We at Caribou Digital are focused on platforms as a driver for new work and skilling opportunities for low-skilled South Africans, so we read this primer with interest. SADA identified four areas of high potential for this approach: blue-collar task matching (domestic services, gardening, painting, maintenance, and electrical and plumbing); transport and logistics (e-hailing platforms); food and its delivery; and tourism (Airbnb).
SADA argues that in all these areas, the platform approach could disrupt the business models of incumbent operators and bring in new players thereby creating more jobs for low-skilled South Africans. SADA also notes that more platforms will create more competition leading to a commercial incentive to upskill their supply-side partners. This definitely resonates with our research; companies we spoke to told us that they see their training programs as one way to recruit and retain the loyalty of the workers on their platforms.

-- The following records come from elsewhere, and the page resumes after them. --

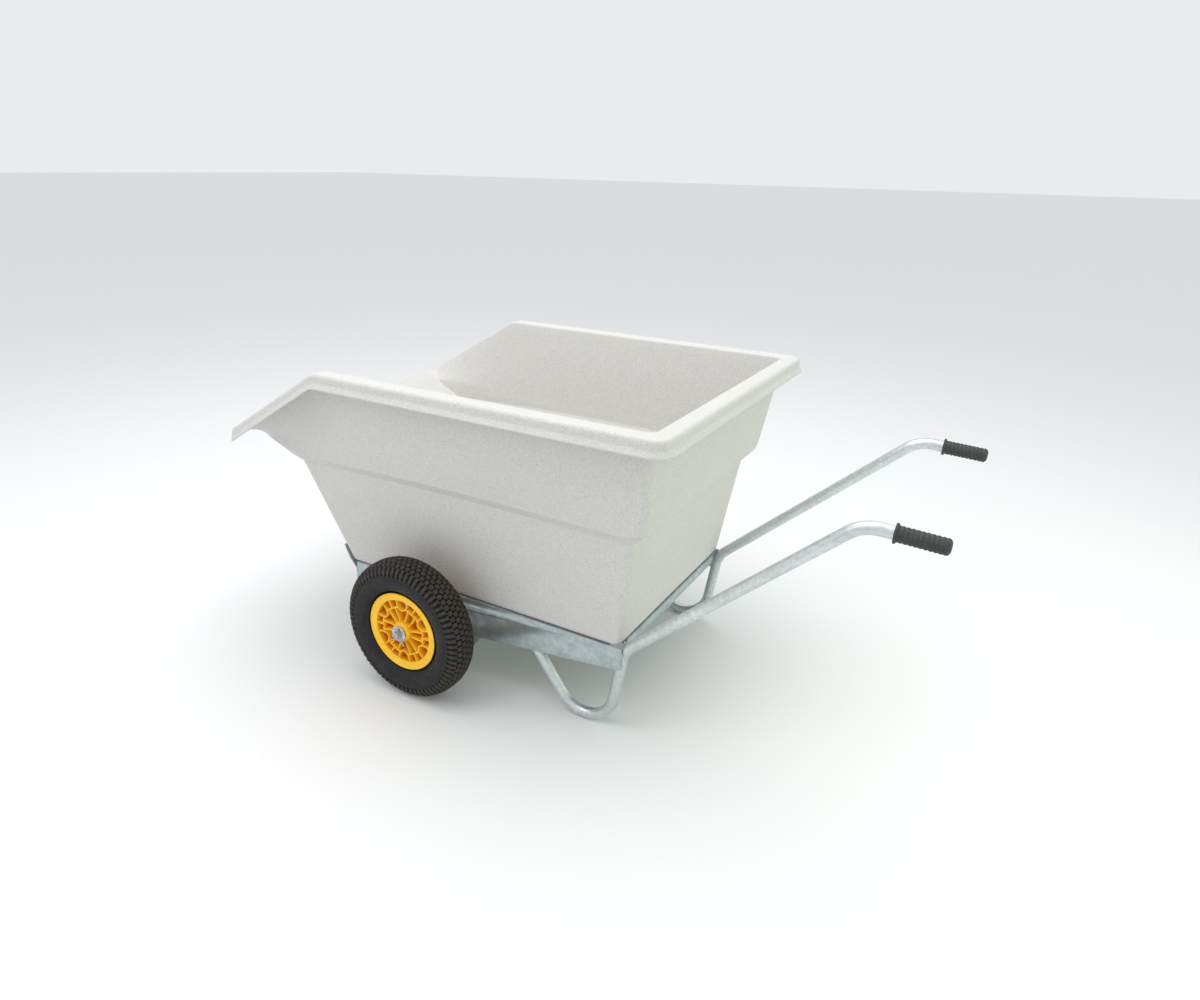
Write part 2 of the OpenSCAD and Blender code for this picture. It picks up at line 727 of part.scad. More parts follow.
module right_tyre() { right_side() left_tyre(); }
module right_inner_tube() { right_side() left_inner_tube(); }
module right_rim_outer() { right_side() left_rim_outer(); }
module right_rim_inner() { right_side() left_rim_inner(); }
module right_outer_bush() { right_side() left_outer_bush(); }
module right_inner_bush() { right_side() left_inner_bush(); }
module right_rim_screws() { right_side() left_rim_screws(); }
module right_rim_nuts() { right_side() left_rim_nuts(); }
module right_valve_stem() { right_side() left_valve_stem(); }
module right_valve_cap() { right_side() left_valve_cap(); }

tub();
tub_bolts();
tub_washers();
tub_nuts();
front_bolts();
front_nuts();
left_side_rail();
right_side_rail();
front_cross_rail();
front_upstand();
rear_cross_rail();
front_bearer();
rear_bearer();
rear_gussets();
left_axle_bracket();
right_axle_bracket();
left_handle_tube();
right_handle_tube();
left_grip();
right_grip();
axle();
left_spacer();
right_spacer();
left_inner_washer();
right_inner_washer();
left_outer_washer();
right_outer_washer();
left_split_pin();
right_split_pin();
left_tyre();
left_inner_tube();
left_rim_outer();
left_rim_inner();
left_outer_bush();
left_inner_bush();
left_rim_screws();
left_rim_nuts();
left_valve_stem();
left_valve_cap();
right_tyre();
right_inner_tube();
right_rim_outer();
right_rim_inner();
right_outer_bush();
right_inner_bush();
right_rim_screws();
right_rim_nuts();
right_valve_stem();
right_valve_cap();
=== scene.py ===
import json
import math
import bpy
import numpy as np
from mathutils import Matrix, Vector, noise


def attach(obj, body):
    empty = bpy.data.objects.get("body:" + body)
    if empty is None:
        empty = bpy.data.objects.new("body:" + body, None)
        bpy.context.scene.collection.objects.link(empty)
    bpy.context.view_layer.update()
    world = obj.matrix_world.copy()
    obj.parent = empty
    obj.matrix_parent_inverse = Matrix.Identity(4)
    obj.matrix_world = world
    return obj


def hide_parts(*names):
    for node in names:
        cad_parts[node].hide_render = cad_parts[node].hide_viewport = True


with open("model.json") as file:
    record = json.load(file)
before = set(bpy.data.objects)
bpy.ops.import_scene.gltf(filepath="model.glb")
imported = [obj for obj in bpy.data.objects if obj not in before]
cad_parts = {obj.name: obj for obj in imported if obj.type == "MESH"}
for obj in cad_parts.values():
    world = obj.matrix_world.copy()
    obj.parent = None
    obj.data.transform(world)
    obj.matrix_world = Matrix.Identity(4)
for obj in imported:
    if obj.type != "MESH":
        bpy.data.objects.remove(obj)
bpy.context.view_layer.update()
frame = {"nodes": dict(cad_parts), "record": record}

# Lengths in this script are metres, apart from names that end in _MM and lists said to be in millimetres.
MM = 0.001
JOINTS = {j["name"]: j for j in frame["record"]["behaviour"]["joints"]}
AXLE = Vector(JOINTS["left_wheel_spin"]["pos_m"])
AXLE.y = 0.0
WHEEL_Y = abs(JOINTS["left_wheel_spin"]["pos_m"][1])
SLOT_OF = {s["node"]: s["material_slot"] for s in frame["record"]["subparts"]}
SIDES = (("left", -1.0), ("right", 1.0))


# ---------------------------------------------------------------- meshes

def make_piece(name, verts, faces, material, body, replaces=(), sharp=None):
    """A mesh piece from points in metres. sharp is the angle in degrees above which edges stay sharp."""
    mesh = bpy.data.meshes.new(name)
    mesh.from_pydata([tuple(v) for v in verts], [], [tuple(f) for f in faces])
    mesh.validate()
    mesh.update()
    obj = bpy.data.objects.new(name, mesh)
    bpy.context.scene.collection.objects.link(obj)
    mesh.materials.append(material)
    for poly in mesh.polygons:
        poly.use_smooth = True
    if sharp is not None:
        mesh.set_sharp_from_angle(angle=math.radians(sharp))
    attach(obj, body)
    if replaces:
        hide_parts(*replaces)
    return obj


def grid_faces(rows, cols, wrap_rows=False):
    """Quads between closed rows of points, each row cols points long."""
    faces = []
    for r in range(rows if wrap_rows else rows - 1):
        s = (r + 1) % rows
        for c in range(cols):
            d = (c + 1) % cols
            faces.append((r * cols + c, r * cols + d, s * cols + d, s * cols + c))
    return faces


def fillet_rows(rows, radii, steps):
    """Rounds a section given as rows of points; a row's radius is a number, or one number for every point."""
    out = [rows[0]]
    for k in range(1, len(rows) - 1):
        if np.max(radii[k]) == 0:
            out.append(rows[k])
            continue
        to_a = rows[k - 1] - rows[k]
        to_c = rows[k + 1] - rows[k]
        len_a = np.linalg.norm(to_a, axis=1, keepdims=True)
        len_c = np.linalg.norm(to_c, axis=1, keepdims=True)
        to_a = to_a / np.maximum(len_a, 1e-9)
        to_c = to_c / np.maximum(len_c, 1e-9)
        half = np.arccos(np.clip(np.sum(to_a * to_c, axis=1, keepdims=True), -1, 1)) / 2
        reach = radii[k] / np.maximum(np.tan(half), 1e-3)
        reach = np.minimum(reach, np.minimum(len_a, len_c) * 0.47)
        weight = np.sin(half)
        a, c = rows[k] + to_a * reach, rows[k] + to_c * reach
        for t in np.linspace(0, 1, steps):
            wa, wb, wc = (1 - t) ** 2, 2 * t * (1 - t) * weight, t * t
            out.append((wa * a + wb * rows[k] + wc * c) / (wa + wb + wc))
    out.append(rows[-1])
    return out


def split_rows(rows, longest):
    """Adds rows where two neighbours are further apart than longest."""
    out = [rows[0]]
    for a, b in zip(rows, rows[1:]):
        gap = float(np.max(np.linalg.norm(b - a, axis=1)))
        n = max(1, math.ceil(gap / longest))
        out += [a + (b - a) * (k / n) for k in range(1, n + 1)]
    return out


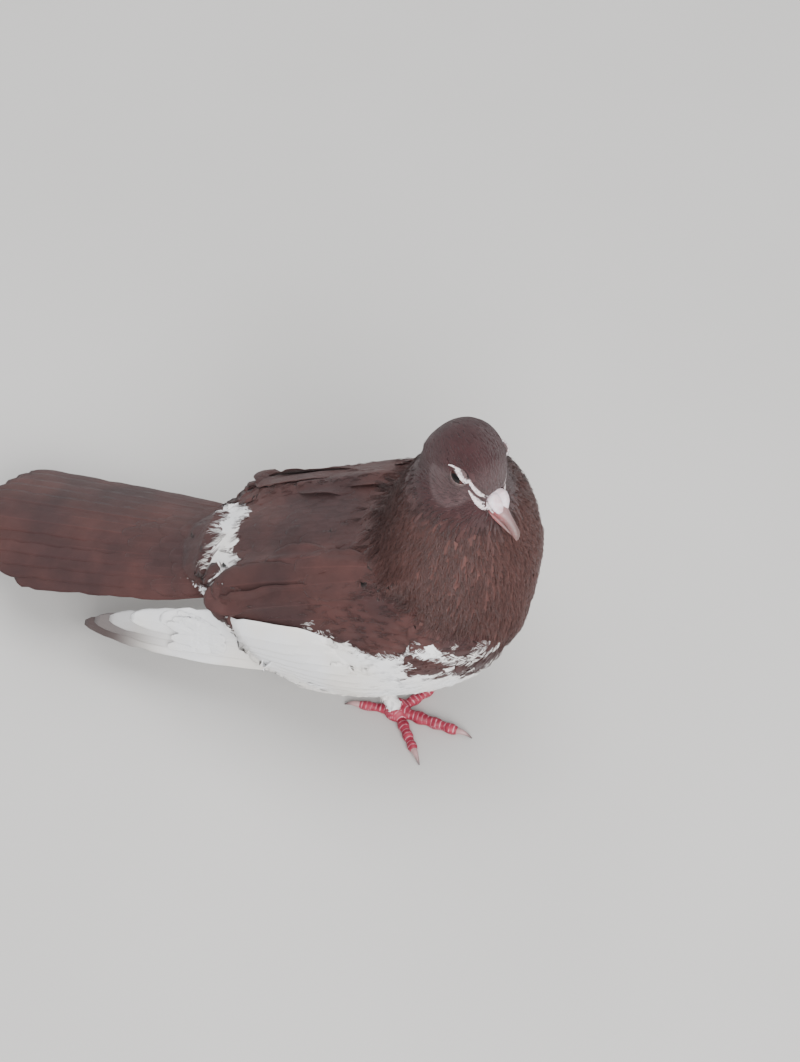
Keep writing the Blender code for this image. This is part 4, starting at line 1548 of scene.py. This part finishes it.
def makeVentCoverts(drape):
    feathers, plan, half = FeatherSet("vent_coverts", 351), ventCoverts, ventCoverts["half"]
    for row, (rootX, long, count) in enumerate(plan["rows"]):
        for k in range(count):
            across = (k - (count - 1) / 2) / count * 2
            root = (rootX, plan["out"] * across, plan["rootUp"])
            tip = (rootX - long * (1 - 0.25 * abs(across)), plan["out"] * across, plan["tipUp"])
            surface = drape.between(root, tip, Vector((0, 0, -1)), plan["lift"] + plan["step"] * row)
            feathers.add(surface, half, half, white=whiteMark, blunt=0.7, wear=1.0, base=0.5, shaft=0.5)
    return feathers.finish("plumage_white")


drape = Drape(bodyTree)
tailPiece = makeTail()
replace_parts(tailPiece, "tail")
for side in sides:
    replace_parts(makePrimaries(side), f"wing_tip_{side}")
    makeWingFeathers(side, drape)
    makeScapulars(side, drape)
    makeFlankFluff(side, drape)
makeTailCoverts(drape)
makeVentCoverts(drape)
print("flight feathers done")


def circle(count):
    # cosine and sine of evenly spaced angles
    return [(math.cos(a), math.sin(a)) for a in np.linspace(0, 2 * math.pi, count, endpoint=False)]


def loftMesh(name, rings, marks, hoop=False):
    # rings in millimetres from home: a tube closed at both ends, or a hoop whose last ring meets its first
    count = len(rings[0])
    steps = len(rings) if hoop else len(rings) - 1
    faces = []
    for i in range(steps):
        this, following = i * count, (i + 1) % len(rings) * count
        for j in range(count):
            k = (j + 1) % count
            faces.append((this + j, this + k, following + k, following + j))
    if not hoop:
        faces.append(tuple(range(count))[::-1])
        faces.append(tuple(steps * count + j for j in range(count)))
    return solidMesh(name, [home + Vector(at) * mm for ring in rings for at in ring], faces, marks)


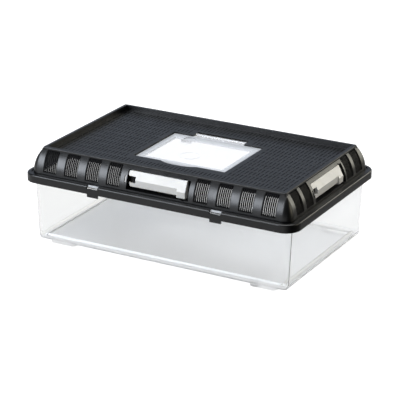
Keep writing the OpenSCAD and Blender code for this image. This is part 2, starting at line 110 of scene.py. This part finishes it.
def between(tree, value, ends):
    above = calc(tree, "GREATER_THAN", value, ends[0])
    below = calc(tree, "LESS_THAN", value, ends[1])
    return calc(tree, "MULTIPLY", above, below)


def insideBox(tree, point, box):
    # 1 inside the box, 0 outside it
    inside = 1.0
    for value, ends in zip(split(tree, point), (box["x"], box["y"], box["z"])):
        inside = calc(tree, "MULTIPLY", inside, between(tree, value, ends))
    return inside


def objectPoint(tree):
    return addNode(tree, "ShaderNodeTexCoord").outputs["Object"]


def noise(tree, point, scale, detail=3, stretch=(1, 1, 1)):
    mapped = addNode(tree, "ShaderNodeMapping", {"Vector": point, "Scale": stretch})
    n = addNode(tree, "ShaderNodeTexNoise", {"Vector": mapped.outputs[0], "Scale": scale, "Detail": detail})
    return n.outputs["Fac"]


def remap(tree, value, low, high, start=0.3, end=0.7):
    # low at the start and high at the end; the usual start and end are those of noise
    n = addNode(tree, "ShaderNodeMapRange", {"Value": value, "From Min": start, "From Max": end,
                                             "To Min": low, "To Max": high})
    return n.outputs[0]


def tint(tree, factor, dark, light):
    n = addNode(tree, "ShaderNodeMix", {"Factor": factor}, data_type="RGBA")
    n.inputs[6].default_value = (*dark, 1)
    n.inputs[7].default_value = (*light, 1)
    return n.outputs[2]


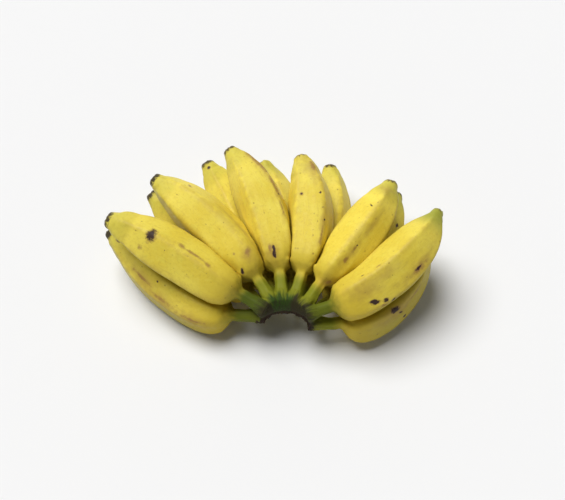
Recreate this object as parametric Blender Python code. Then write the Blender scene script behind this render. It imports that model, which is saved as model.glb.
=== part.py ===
"""Hand of plump, short bananas lying on its outer curve.

Thirteen fingers stand in two rows on one curved crown: six in the upper row and seven below,
each lower finger showing between two upper ones. Every finger is one closed body that runs from
its stalk through a blunt shoulder and a five-sided belly to a small nipple. The crown is the
fibrous plate that joins the stalks, cut off hollow where the hand was taken from its stem.

Metres, +Z up. The fingers spread towards +Y and the cut side of the crown faces -Y.
The origin is the middle of the bounding box, on the table.
"""
import math

import bpy
import numpy as np

# ---------------------------------------------------------------- driving dimensions (metres)
FINGER_LENGTH = 0.134         # stalk end to nipple, along the middle of a finger
FINGER_GIRTH = 0.0375         # mean thickness of a finger at its belly
STALK_LENGTH = 0.021          # crown to shoulder
STALK_THICKNESS = 0.0093      # mean thickness of a stalk at its waist
NIPPLE_THICKNESS = 0.0092     # the dried flower end
FAN_RADIUS = 0.0215           # arc on which the upper stalks stand, about the fan centre
LOWER_ROW_SETBACK = 0.0025    # the lower stalks stand this much further out
UPPER_STALK_HEIGHT = 0.0380   # stalk middles above the table, where they leave the crown
LOWER_STALK_HEIGHT = 0.0250
TIP_LIFT = 0.0160             # how far a tip curls up above its own belly
CROWN_WALL = 0.0135           # crown, from the cut side to the stalks
CROWN_DEPTH = 0.0230          # crown, from its top to its underside
CUT_RADIUS = 0.0225           # hollow left where the crown was cut from the stem
CUT_ROUNDING = 0.0065         # how far the crown's top edge rolls back from that hollow
CUT_SETBACK = 0.0095          # the middle of that hollow lies this far in front of the fan centre
JOINT_GAP = 0.0003            # between a stalk end and the crown
PRESS_GAP = 0.0009            # between two fingers that lie against each other
REST_DEPTH = 0.0011           # how much of a lower belly is pressed flat on the table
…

For this reason, among others, they are already providing upskilling programs on vocational proficiency digital literacy, financial literacy, and soft skills, which we call Platform-Led Transformational Upskilling.
To realise the benefits of platforms, SADA says the government needs to reduce the costs of access to the internet, address regulatory bottlenecks to the scaling of digital business, modernise South Africa’s labor laws for the digital age, and update South Africa’s competition framework.
SADA proposes that the following is required to develop human capital in South Africa:
The South African government will need to address the skills shortage by channeling its skills development budget into areas of the economy where it will have the most impact.
The government needs to develop a more agile accreditation framework that recognizes and funds education that is delivered digitally.
SADA puts forward that the private sector needs to institutionalise skills development because many joining the laborforce are not ‘work ready’. They state that the private sector needs to accept that building a scalable digital skills pipeline will take time and that candidates will not always have experience and the ability to ‘hit the ground running’.
We would argue that in fact some companies within the private sector, particularly digital platforms, are already institutionalising this skills training to a great degree. While we recognise the benefit of this training to the company (increased transactions and worker loyalty), we believe that governments and the development sector should do more to support these training efforts. For many businesses in Africa, margins are thin and profitability is a goal that is hard to reach, and so we should do more to acknowledge and support the value these companies bring to workers.
“Developing South Africa’s human capital for the digital age is a fundamental requirement for an inclusive and vibrant digital economy. South Africa’s education ecosystem has to be able to supply a steady pipeline of candidates with the skills necessary to develop and use technology in order for opportunities in the digital economy to be developed to scale.”